There is also a temperature sensor Thermistor 10k connected and used to measure temperature changes. (http://www.sparkfun.com/commerce/product_info.php?products_id=250 )


Figure 3: analog board description




The two gas detectors are using resistors to reduce reading output from 5V to 3.3V (MCU ADC working volts) see figure 4 schematics.
For the gas sensors there are two leds (one for each) when the gas level passes user defined up thresholds, a time window will start, if in this time window the gas will not go below the down threshold, then critical time led will light and a buzzer will start.
There is one MCU “alive led” that flash every second to indicate that the MCU is still running.
In addition there are also three leds connected to XBee module (associated, rssi, sleep).
The analog board size is the same as the digital board size, this enables to pack them back to back
Figure 4 shows the schematics of the analog board.


Figure 4: analog board schematics


Digital board
The digital board is made by ALVIDI company ( http://alvidi.de/avr32_module.html ), more details can be found in their web page.
This board holds an ATMEL avr32 MCU with other peripherals that let it work without any other needed hardware.

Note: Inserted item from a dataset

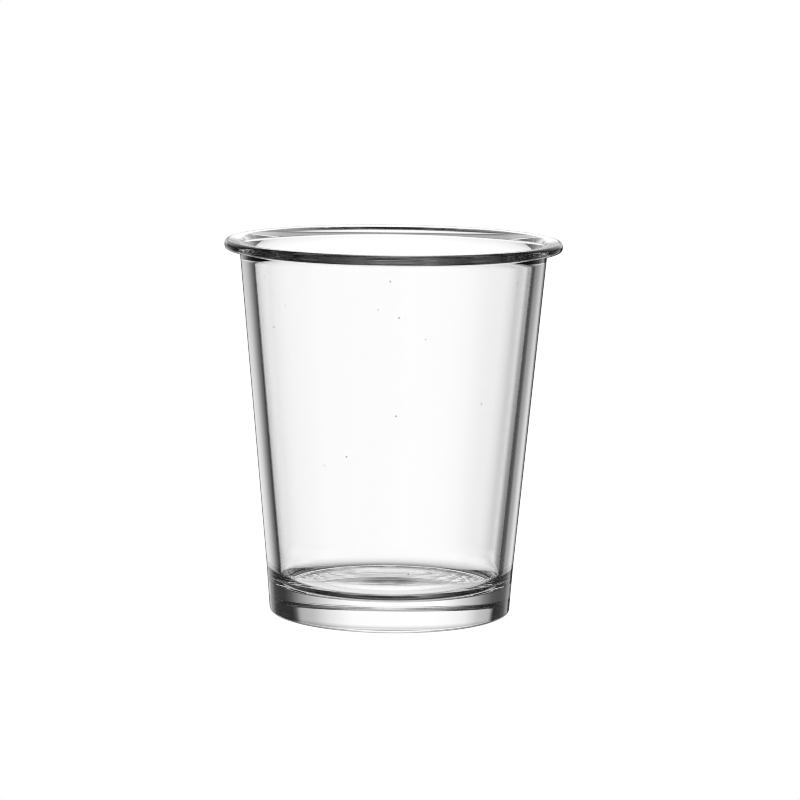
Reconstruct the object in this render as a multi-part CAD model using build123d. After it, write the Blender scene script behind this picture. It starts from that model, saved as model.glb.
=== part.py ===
from build123d import *

import os
from math import sqrt

# A clear pressed-glass coffee tumbler: one piece of glass, with no handle.
#
# A straight tapered wall stands on a solid base and turns out at the top into a lip that tilts
# slightly up to its rounded edge. The floor inside is a shallow bowl that curves up into the wall.
# The underside is hollowed, so the glass stands on a flat ring. All sizes are in millimetres. The
# origin is on the axis, in the plane of the standing ring, and +Z points up out of the mouth.

# Outside of the glass. The mouth height is where the top of the lip would meet the inside wall
MOUTH_HEIGHT = 93.3
WALL_TOP_RADIUS = 38.3
LIP_OVERHANG = 3.8
LIP_THICKNESS = 2.4
LIP_RISE = 0.58
LIP_LOWER_EDGE_SHARE = 0.37
LIP_UPPER_EDGE_SHARE = 0.46
FLARE_OUTER_ROUNDING = 0.45
BASE_TOP_RADIUS = 31.1
BASE_TOP_HEIGHT = 12.0
BASE_TOP_ROUNDING = 14.0
FOOT_RADIUS = 30.2
FOOT_ROUNDING = 0.8

# Inside of the glass. The floor is a part of a ball with a straight rim, which is measured inwards
# from the inside wall at the height of the base's top
WALL_THICKNESS = 3.25
FLARE_INNER_ROUNDING = 5.2
FLOOR_THICKNESS = 6.05
FLOOR_CURVATURE = 250.0
FLOOR_RIM_WIDTH = 7.85
FLOOR_ROUNDING = 5.0

# Hollow under the base
STANDING_RING_WIDTH = 4.6
HOLLOW_DEPTH = 0.4


def wall_radius(z):
    """Outside radius of the straight tapered wall at a height."""
    rise_share = (z - BASE_TOP_HEIGHT) / (MOUTH_HEIGHT - LIP_THICKNESS - BASE_TOP_HEIGHT)
    return BASE_TOP_RADIUS + (WALL_TOP_RADIUS - BASE_TOP_RADIUS) * rise_share


def outer_corners():
    """Corners of the outside, from the inner edge of the standing ring up to the lip's top."""
    lip_radius = WALL_TOP_RADIUS + LIP_OVERHANG
    lip_root_height = MOUTH_HEIGHT - LIP_THICKNESS
    return [
        (FOOT_RADIUS - FOOT_ROUNDING - STANDING_RING_WIDTH, 0),
        (FOOT_RADIUS, 0),
        (BASE_TOP_RADIUS, BASE_TOP_HEIGHT),
        (WALL_TOP_RADIUS, lip_root_height),
        (lip_radius, lip_root_height + LIP_RISE),
        (lip_radius, MOUTH_HEIGHT + LIP_RISE),
    ]


def inner_corners():
    """Corners of the inside, from the mouth down to the edge of the floor's round bowl."""
    bowl_radius = BASE_TOP_RADIUS - WALL_THICKNESS - FLOOR_RIM_WIDTH
    ball_rise = sqrt(FLOOR_CURVATURE**2 - bowl_radius**2)
    bowl_edge_height = FLOOR_THICKNESS + FLOOR_CURVATURE - ball_rise
    floor_corner_radius = wall_radius(bowl_edge_height) - WALL_THICKNESS
    slope = bowl_radius / ball_rise
    floor_corner_height = bowl_edge_height + (floor_corner_radius - bowl_radius) * slope
    return [
        (wall_radius(MOUTH_HEIGHT) - WALL_THICKNESS, MOUTH_HEIGHT),
        (floor_corner_radius, floor_corner_height),
        (bowl_radius, bowl_edge_height),
    ]


def glass_section():
    """Half of the glass cut through its axis, in the plane of X and Z."""
    outer = outer_corners()
    inner = inner_corners()
    ring_inner_radius = outer[0][0]
    hollow_curvature = (ring_inner_radius**2 + HOLLOW_DEPTH**2) / (2 * HOLLOW_DEPTH)
    roundings = [
        FOOT_ROUNDING,
        BASE_TOP_ROUNDING,
        FLARE_OUTER_ROUNDING,
        LIP_THICKNESS * LIP_LOWER_EDGE_SHARE,
        LIP_THICKNESS * LIP_UPPER_EDGE_SHARE,
        FLARE_INNER_ROUNDING,
        FLOOR_ROUNDING,
    ]
    with BuildSketch(Plane.XZ) as section:
        with BuildLine():
            FilletPolyline(*outer, *inner, radius=roundings)
            RadiusArc(inner[-1], (0, FLOOR_THICKNESS), FLOOR_CURVATURE)
            Line((0, FLOOR_THICKNESS), (0, HOLLOW_DEPTH))
            RadiusArc((0, HOLLOW_DEPTH), outer[0], hollow_curvature)
        make_face()
    return section.sketch


def glass_tumbler():
    """The whole glass, turned from its section."""
    return revolve(glass_section(), axis=Axis.Z)


os.makedirs("parts", exist_ok=True)
export_step(glass_tumbler(), "parts/glass_tumbler.step")
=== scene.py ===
import math

import bpy
import numpy as np
from mathutils import Euler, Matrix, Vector


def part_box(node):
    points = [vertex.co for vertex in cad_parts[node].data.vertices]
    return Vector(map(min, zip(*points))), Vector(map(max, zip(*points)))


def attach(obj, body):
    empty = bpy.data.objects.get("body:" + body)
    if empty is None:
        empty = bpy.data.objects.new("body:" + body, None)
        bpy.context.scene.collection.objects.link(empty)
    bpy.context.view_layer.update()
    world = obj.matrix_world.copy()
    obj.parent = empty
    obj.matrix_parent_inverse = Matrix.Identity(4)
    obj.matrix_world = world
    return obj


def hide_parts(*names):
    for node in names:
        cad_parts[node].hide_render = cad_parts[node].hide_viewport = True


# A clear pressed-glass coffee tumbler in a white studio. A faceted solid bends light wrongly, so a
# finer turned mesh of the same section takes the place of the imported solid.
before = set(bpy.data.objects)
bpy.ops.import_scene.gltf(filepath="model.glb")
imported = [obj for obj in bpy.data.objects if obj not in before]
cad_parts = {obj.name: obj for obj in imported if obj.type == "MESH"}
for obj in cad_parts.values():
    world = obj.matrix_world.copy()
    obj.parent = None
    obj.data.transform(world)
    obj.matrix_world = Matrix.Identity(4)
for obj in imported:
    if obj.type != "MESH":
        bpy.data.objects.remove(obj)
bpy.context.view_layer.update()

# Lengths are in metres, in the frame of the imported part: the axis of the glass is Z
MM = 0.001
GLASS_NODE = "glass_tumbler"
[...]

The MCU T32UC3A1512 (http://www.atmel.com/products/avr/default.asp ) was chosen as it had more than enough flash and ram memory for this project and future projects to be used with the same programed code.
The board is fed from 5V usb cable and uses regulators to reduce it to 3.3V. The same 3.3V is used as power to the MCU and to the XBee module so there is no need for another regulator.

1 comment:

  1. Have another look at the datasheet for the MQ7 - It doesn't run on continuous 5v but needs to cycle 5v for 60 seconds, then 1.4v for 90 seconds and so on.